A career in investment banking almost inevitably followed, taking him to senior roles with Merrill Lynch and Deutsche Bank in New York, Melbourne, Hong Kong and finally Sydney.
 Throughout almost all this time he was anything but green. "I was a Liberal voter, in line with a lot of people in Australia and in line with my family," he explains with characteristic frankness. "I did have conservative values."
 His politics were not to change until 2003, when Howard led Australia into the Iraq war. "That was the last time I ever voted for the Liberal Party," he says.
 The September 11 terrorist attacks on his old New York stomping ground and the Iraq war led to a reappraisal of life, as well as politics.
 He had been taking a correspondence course in grape growing, with an eye to viticulture on his parents' farm in the Tamar Valley, north of Launceston.
 Part-time fancy became preoccupation. "It gave me a whole new perspective on things that were tangible because economics and finance (are) not always tangible, it's always chaos theory," he says.
 He quit as a senior vice-president with Deutsche Bank later in 2003 to take the next year out of high finance to "do my first vintage" and "get some head space" in Tasmania.
 His idyll on the banks of the Tamar River was shattered, though, by timber company Gunns' plans to build a world-scale pulp mill on his doorstep. Cue another life-changing experience, as he became a key figure in a national campaign to stop the mill.
 During the fever pitch of the debate in 2006 and 2007, he was visited by Brown, who brought with him sympathetic Sydney businessman Geoffrey Cousins. Brown impressed him, but he was not yet willing to embrace the Greens.
 "I didn't want to be associated with the Greens, for the sole reason that I felt that the organic status I had as a campaigner would be too easily swept from under my feet," he explains. "As soon as people branded you as being a greenie, what you said was worthless; you were just a trouble-making greenie."

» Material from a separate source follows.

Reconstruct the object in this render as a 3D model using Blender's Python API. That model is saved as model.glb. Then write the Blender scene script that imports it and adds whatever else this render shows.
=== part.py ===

 After state parliament accepted the pulp mill permits, on August 29, 2007, following a bitterly controversial fast-track approval process, Whish-Wilson opened his arms to the Greens.
 "I felt like, after that, whatever you did as an organic campaigner really didn't matter," he says.

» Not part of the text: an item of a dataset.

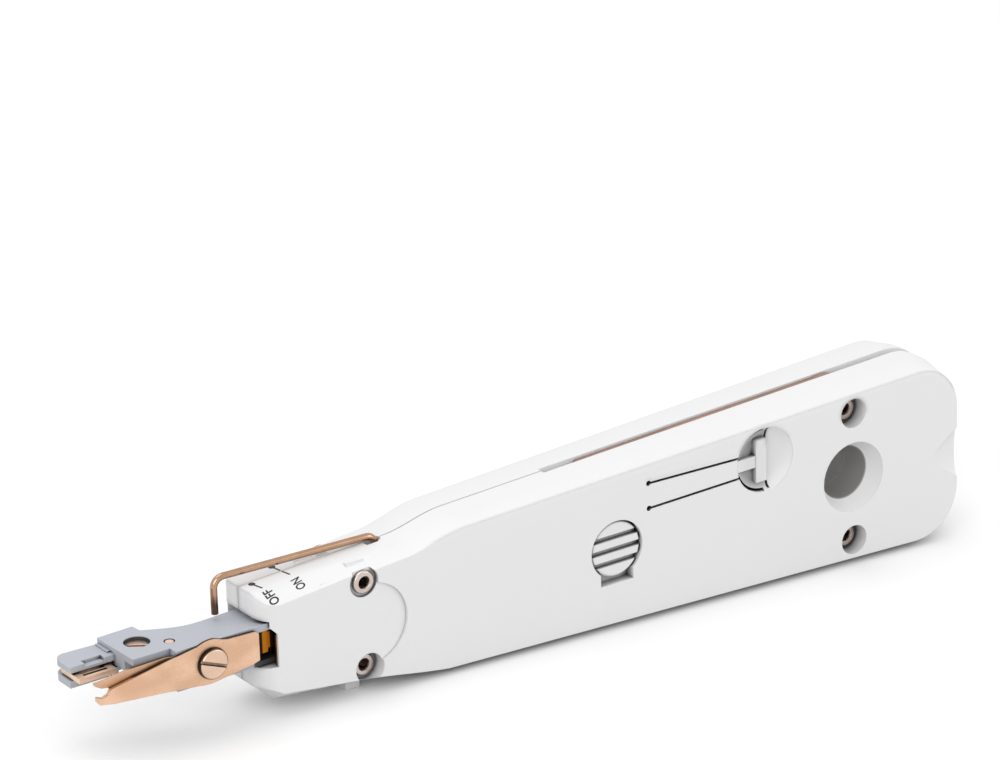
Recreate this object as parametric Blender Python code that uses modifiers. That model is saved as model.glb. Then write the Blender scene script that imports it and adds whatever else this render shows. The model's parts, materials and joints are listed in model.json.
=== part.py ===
"""Punch down tool: a hand tool that presses single wires into connection strips and trims them.

Two moulded half shells, held by four tubular rivets, carry a sliding head with scissors, a swinging
wire bail on the nose, and a hook and a blade that fold into slots in the narrow sides.

All sizes below are in millimetres, and MM turns them into metres where meshes are made.
Tool frame: X runs along the tool from the head (-X) to the rear (+X), with 0 at the ribbed button.
Y runs through the tool, with the lettered face at -Y and the seam at 0. Z runs across the face.
The tool frame is turned at the end, so that the lower narrow side lies level.
"""
import math

import bmesh
import bpy
from mathutils import Matrix, Vector

for leftover in list(bpy.data.objects):
    bpy.data.objects.remove(leftover, do_unlink=True)

MM = 0.001

# Clearances
SEAT = 0.25            # between faces that rest on each other
RUN = 0.4              # between a moving piece and its guide
SHEAR = 0.1            # between the two scissor blades
SEAM = 0.3             # between the two half shells

# Handle
REAR_X = 74.5          # rear end of the face
TAPER = 0.037          # half height gained per length
HALF_HEIGHT = 13.82    # at the button
HALF_THICKNESS = 8.22  # at the button
CUT_SIDE = HALF_THICKNESS + 5.8   # how far cutters reach past the faces
CUT_EDGE = HALF_HEIGHT + 10.2     # and past the narrow sides
THINNING = 0.017       # half thickness gained per length
CROWN = 1.17           # how far the narrow sides rise to the seam
CROWN_FLAT = 3.5       # half width of the level part of a narrow side
RIDGE_ROUND = 1.3
REAR_CORNER_TOP = 8.2
REAR_CORNER_LOW = 9.0

# Nose
NOSE_X = -71.6
NOSE_HALF = 6.9        # half thickness
NOSE_TOP = 7.95        # ridge height at the front
NOSE_TOP_RISE = 0.0787
NOSE_CROWN = 2.55      # rise to the seam at the front
SHOULDER_START = -31.0
SHOULDER_END = -42.5
CHIN = 4.9
CHIN_RIDGE = 7.75      # depth of the lower ridge behind the chin
CHIN_RIDGE_X = -67.6
CHIN_SLOPE = 0.125
LOW_SHOULDER_END = -52.0
LOW_SHOULDER_START = -35.0
NOSE_STEP_X = -49.4    # upright step up to the handle's face
NOSE_ARC_X = -50.5     # middle of the arc in that step
NOSE_ARC_R = 7.5
NOSE_CORNER_R = 4.4    # rounding of the upright front corners

# Channel in the nose
CHANNEL_LOW = -2.9
CHANNEL_MOUTH_TOP = 6.3
CHANNEL_TOP = 5.9
CHANNEL_NEAR = 6.2
CHANNEL_FAR = 5.6
CHANNEL_HALF = 5.6     # half width where the carriage runs
CHANNEL_STEP_X = -56.0
CHANNEL_END_X = -34.0
WINDOW_X = -68.3
STROKE = 3.0

# Spring behind the head
SPRING_Z = 1.7
SPRING_BORE = 3.7
SPRING_R = 2.85
SPRING_WIRE = 0.8
SPRING_END_X = -8.0
SPRING_TURNS = 8

# Rivets
RIVET_SHANK = 1.35
RIVET_BORE = 0.85
RIVET_HOLE = RIVET_SHANK + SEAT
FRONT_RIVET_X = -51.2
FRONT_RIVET_Z = 7.9
FRONT_FLANGE = 2.0
FRONT_POCKET_R = 2.7
FRONT_POCKET_FLOOR = 6.3
LOW_RIVET_X = -50.7    # the lower front rivet sits deeper
LOW_RIVET_Z = -8.1
LOW_POCKET_FLOOR = 4.3
REAR_RIVET_X = 51.3
REAR_RIVET_INSET = 3.52   # from the edge of the face
REAR_RIVET_Z = HALF_HEIGHT + TAPER * REAR_RIVET_X - REAR_RIVET_INSET
REAR_FLANGE = 2.1
REAR_COUNTERBORE = 2.75
REAR_DEPTH = 2.5       # face to the top of the flange
FLANGE_THICK = 0.65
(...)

 He surprised friends by "running my colours up the mast" and standing for the Greens against pro-mill upper house MP Ivan Dean in the local seat of Windermere in 2009. "The Greens had the resources in place and I looked at them and thought: 'Well, I've got very similar principles to them, they've supported me and the rest of the anti-pulp mill campaign, they've never deviated from their stance,' " he says.
 He scored 16 per cent of the vote in a wide field in a less than Green seat, and went on to run for the party in the 2010 state election, then on the Senate ticket with Christine Milne at the federal poll later that year.
 The transition from Christian conservative to Green convert was complete, although the process may still not have progressed far enough for some Greens.
 Whish-Wilson has never manned a barricade, much less been arrested. Until 2003, he hadn't attended a protest and even then it was against war, not on behalf of the environment.
 Widely seen as a "light green", the father of two talks of helping the party "evolve" and broaden its voter base. "That might raise some eyebrows, but I'm just being honest," he says.
 Encouraged by the party's stated willingness to tolerate "conscientious objections", he will continue to "speak from the heart".
 "If the Greens want to grow their vote, you need to oppose things you feel strongly about - as I have with the pulp mill - but ... propose alternative pathways," he argues. "If you just oppose things, you run the risk of being seen as purely oppositional and obstructive to a number of voters' wealth and wellbeing.
 "I think it's important for the Greens to be constructive. They'll get better environmental and social outcomes if they are."
 Milne, keen to increase the party's support in the bush and among "progressive" business, and to keep the hard Left of her party in check, appears to have given Whish-Wilson her blessing to continue eyebrow-raising.
 He hopes his experience of developing successful small businesses - the winery and, with wife Natalie, a growing Launceston physiotherapy practice - will "bring perspectives" to the Greens' partyroom table. "Perspectives of what it's like when you get an industrial relations change that impacts your business," he says, by way of example.
 He confesses he had to raise some "issues" about his view of Greens' policies with the party selection panel that chose him to replace Brown.
 "I don't think they're going to be huge issues for me," he insists.
 He believes in sensitive tourism within national parks, a tricky issue for the Greens, but stresses his support is for low-impact huts rather than hotels.
 Brown, who had a vote on the panel that chose Whish-Wilson, backs his replacement. However, Brown refuses to say whether he voted for him, citing the secrecy of the ballot.
 Whish-Wilson is unfazed: "I've got his support. I don't know if he voted for me. I never will."
 The first test of this passionate surfer and Surf Rider Foundation board member will be at next year's federal election, when his seat will be contested. He faces a battle to hold on to Brown's substantial personal vote.
 "It's like riding a giant wave: I've made a take-off, which is the scariest part. (But) the most dangerous part is whether I have enough speed to come up the line or whether I'm going to be devoured.
 "It could be the ride of my life or I could get held down. Who knows?"
 Either way, it will be a fascinating ride for the unlikely Green and his "evolving" party.